Kaiser Permanente Bans Use of Bextra Over Safety Concerns
California-based Kaiser Permanente, the nation's largest not-for-profit HMO, last week ordered its pharmacies to stop dispensing Pfizer's COX-2 inhibitor Bextra because of evidence that it might increase the risk of heart attack, the Los Angeles Times reports. Kaiser spokesperson Beverly Hayon said this is the first time the HMO has decided to ban the use of a prescription drug approved by FDA.
Kaiser's new policy on Bextra cites "significant concerns about the safety of the drug." According to the policy, "Kaiser's pharmacies in California will cease filling prescriptions for Bextra, and prescribers will be contacted with suggested alternatives" (Vrana, Los Angeles Times, 1/30). Sharon Levine, Kaiser's associate executive director of the company's Northern California unit, said the company decided to stopping filling Bextra prescriptions because the medication showed no unique benefits that outweigh possible risks. She noted that older medicines like ibuprofen and diclofenac were just as effective in curing pain in clinical trials and that there is no evidence that Bextra is safer for the stomach. She added, "[F]or safety and quality reasons, we don't want to be involved in dispensing this drug."
David Campen, Kaiser's medical director of pharmacy services, said patients will still be able to receive and fill prescriptions for low doses of Celebrex, another COX-2 inhibitor manufactured by Pfizer. Campen said studies of Celebrex in low doses did not show the same risks as Bextra or Merck's COX-2 inhibitor Vioxx, which was voluntarily withdrawn from the market in September 2004. However, "clearly at the higher dose levels, there does seem to be a problem" with Celebrex, he said. Levine said the ban is not likely to affect the insurer's nine million patients because its doctors already have been avoiding prescribing the medication (Harris, New York Times, 1/29).

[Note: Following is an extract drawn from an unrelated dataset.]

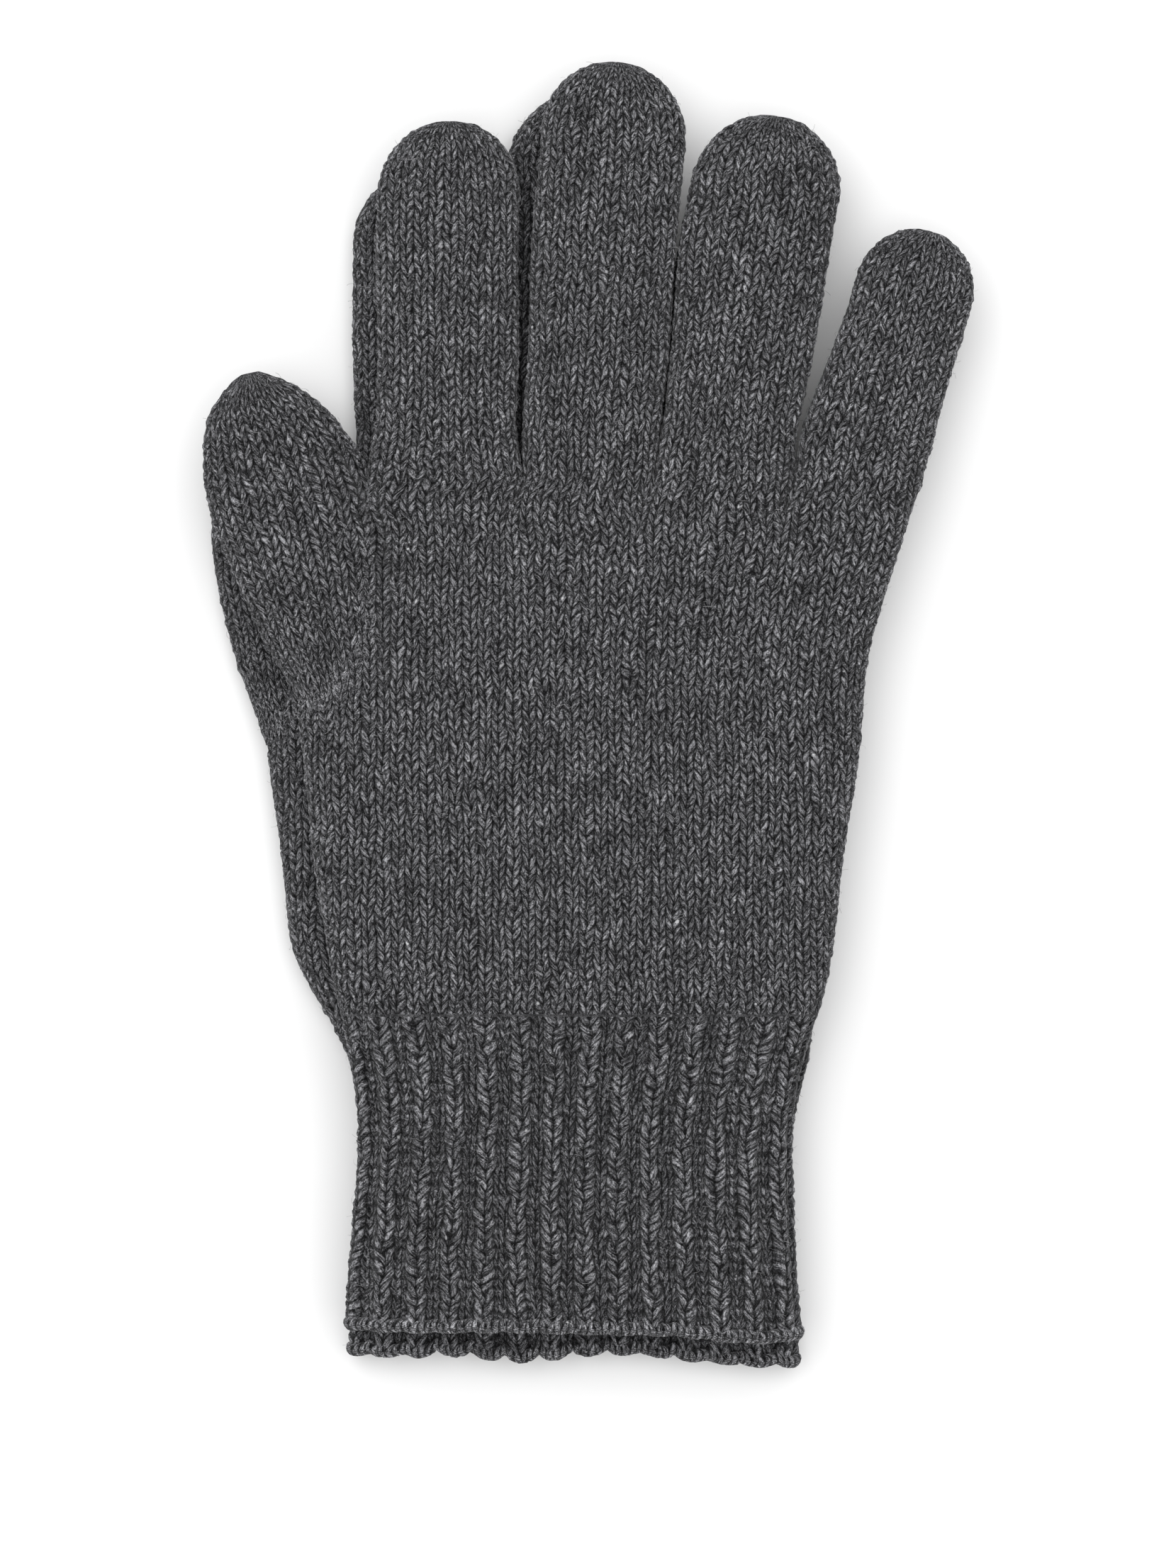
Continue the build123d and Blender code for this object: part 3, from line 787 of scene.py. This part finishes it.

New prescriptions for Bextra will not be filled after Tuesday, and patients will not be able to get refills as of March 1. Kaiser will refrain from dispensing Bextra for at least six months or until FDA or Pfizer can prove its safety, the San Francisco Chronicle reports (Fulbright, San Francisco Chronicle, 1/30).
According to the Los Angeles Times, "A ban by Kaiser ... could prompt other doctors and HMOs to avoid the drug." Pfizer officials were not available for comment (Los Angeles Times, 1/30).